## start INFORMATION SUPPLIED

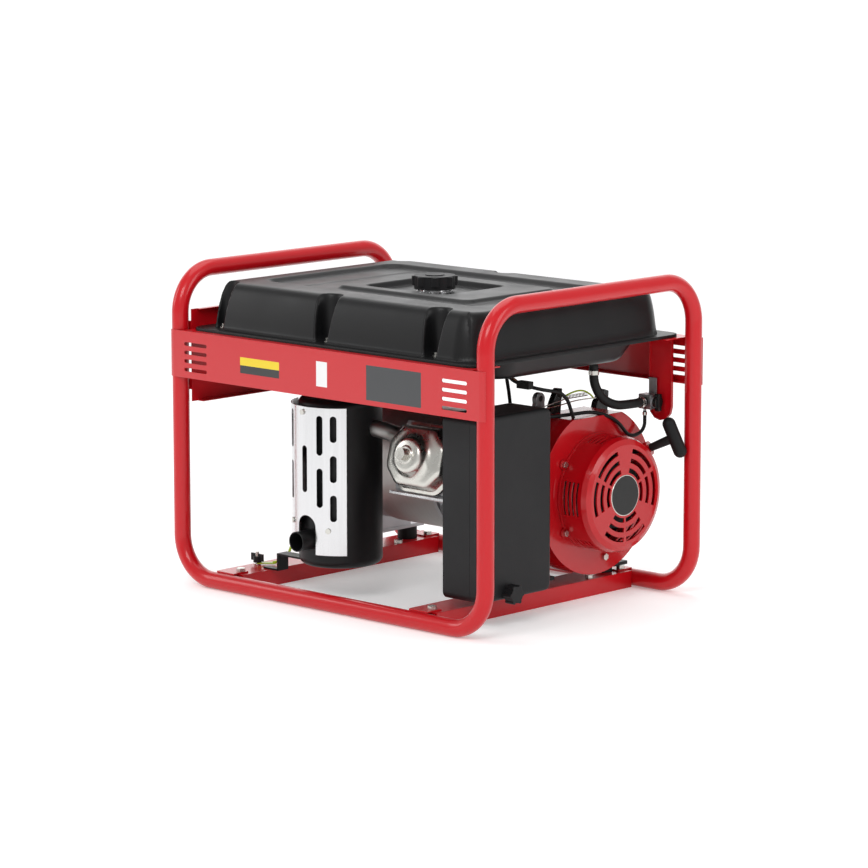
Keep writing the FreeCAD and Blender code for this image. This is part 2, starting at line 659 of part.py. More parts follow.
# intake, carburettor and its levers
IY, IZ = 120 - 248 * math.cos(tilt) + 30 * math.sin(tilt), 181 + 248 * math.sin(tilt) + 30 * math.cos(tilt)
node("intake_elbow", cut(fuse(cyl(20, 9, (167.2, IY, IZ), "x"), box(167.2, 172.2, IY - 30, IY + 30, IZ - 14, IZ + 14)),
                         cyl(12, 20, (160, IY, IZ), "x"), ebox(50, 80, 261.9, 330, -80, 80)))
carb = fuse(box(176.3, 198, IY - 19, IY + 19, IZ - 18, IZ + 20), cyl(13, 26, (189.5, IY, IZ - 43)),
            cyl(4, 6, (187, IY, IZ - 49)), cyl(21, 6, (197.9, IY, IZ), "x"), box(177, 184, IY + 18, -80, 258, 264), cyl(2.9, 8, (180.5, -87, 263)))
node("carburetor", cut(carb, cyl(12, 40, (170, IY, IZ), "x"), cyl(3.05, 14, (182, IY - 10, IZ + 8)),
                       cyl(3.05, 14, (192, IY + 10, IZ + 8))))
node("choke_lever", fuse(cyl(3, 16, (192, IY + 10, IZ + 9)), box(188, 196, IY + 6, IY + 19, IZ + 24.8, IZ + 27.4),
                         cyl(4, 8, (192, IY + 16, IZ + 24.9))))
node("throttle_arm", fuse(cyl(3, 12, (182, IY - 10, IZ + 9)), box(178.5, 185.5, IY - 40, IY - 6, IZ + 20.6, IZ + 22.8)))

# air cleaner: case open towards the cover, cover, element and knob
bx0, bxf, by0, by1, bz0, bz1 = (d(n) for n in ("box_x", "box_face", "box_y0", "box_y1", "box_z0", "box_z1"))
split = 262


def rbox(x0, x1, y0, y1, z0, z1, r):
    o = box(x0, x1, y0, y1, z0, z1)
    return fillet(o, r, lambda e: abs(e.tangentAt(e.FirstParameter).x) > 0.9)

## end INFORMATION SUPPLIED

Restate the data above word for word.

> _RESPONSE_:
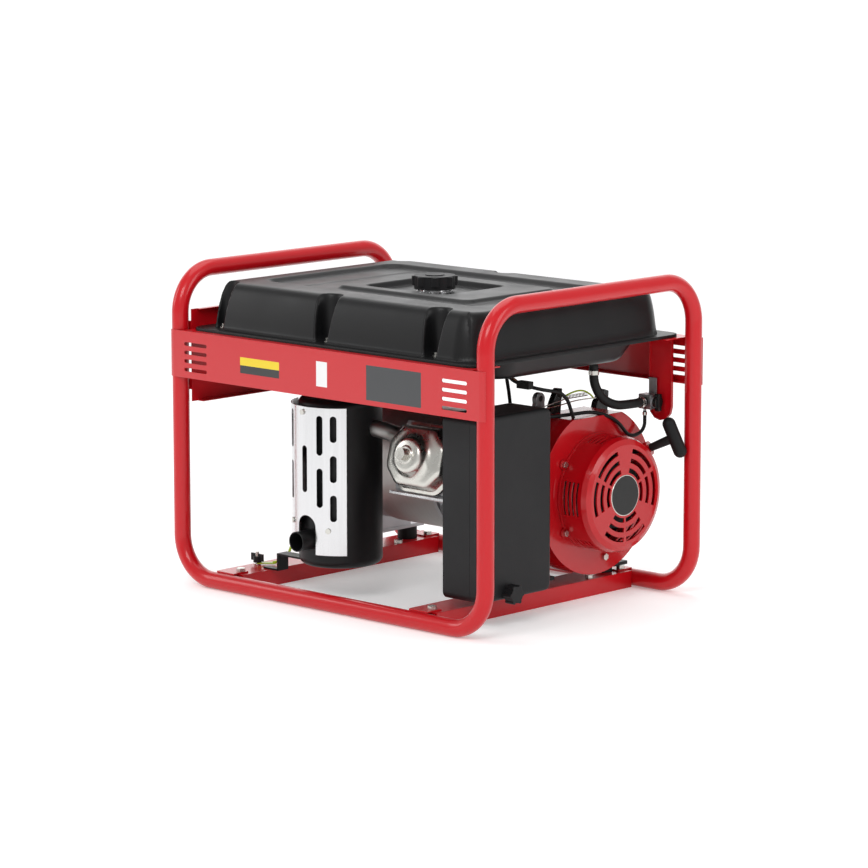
Keep writing the FreeCAD and Blender code for this image. This is part 2, starting at line 659 of part.py. More parts follow.
# intake, carburettor and its levers
IY, IZ = 120 - 248 * math.cos(tilt) + 30 * math.sin(tilt), 181 + 248 * math.sin(tilt) + 30 * math.cos(tilt)
node("intake_elbow", cut(fuse(cyl(20, 9, (167.2, IY, IZ), "x"), box(167.2, 172.2, IY - 30, IY + 30, IZ - 14, IZ + 14)),
                         cyl(12, 20, (160, IY, IZ), "x"), ebox(50, 80, 261.9, 330, -80, 80)))
carb = fuse(box(176.3, 198, IY - 19, IY + 19, IZ - 18, IZ + 20), cyl(13, 26, (189.5, IY, IZ - 43)),
            cyl(4, 6, (187, IY, IZ - 49)), cyl(21, 6, (197.9, IY, IZ), "x"), box(177, 184, IY + 18, -80, 258, 264), cyl(2.9, 8, (180.5, -87, 263)))
node("carburetor", cut(carb, cyl(12, 40, (170, IY, IZ), "x"), cyl(3.05, 14, (182, IY - 10, IZ + 8)),
                       cyl(3.05, 14, (192, IY + 10, IZ + 8))))
node("choke_lever", fuse(cyl(3, 16, (192, IY + 10, IZ + 9)), box(188, 196, IY + 6, IY + 19, IZ + 24.8, IZ + 27.4),
                         cyl(4, 8, (192, IY + 16, IZ + 24.9))))
node("throttle_arm", fuse(cyl(3, 12, (182, IY - 10, IZ + 9)), box(178.5, 185.5, IY - 40, IY - 6, IZ + 20.6, IZ + 22.8)))

# air cleaner: case open towards the cover, cover, element and knob
bx0, bxf, by0, by1, bz0, bz1 = (d(n) for n in ("box_x", "box_face", "box_y0", "box_y1", "box_z0", "box_z1"))
split = 262


def rbox(x0, x1, y0, y1, z0, z1, r):
    o = box(x0, x1, y0, y1, z0, z1)
    return fillet(o, r, lambda e: abs(e.tangentAt(e.FirstParameter).x) > 0.9)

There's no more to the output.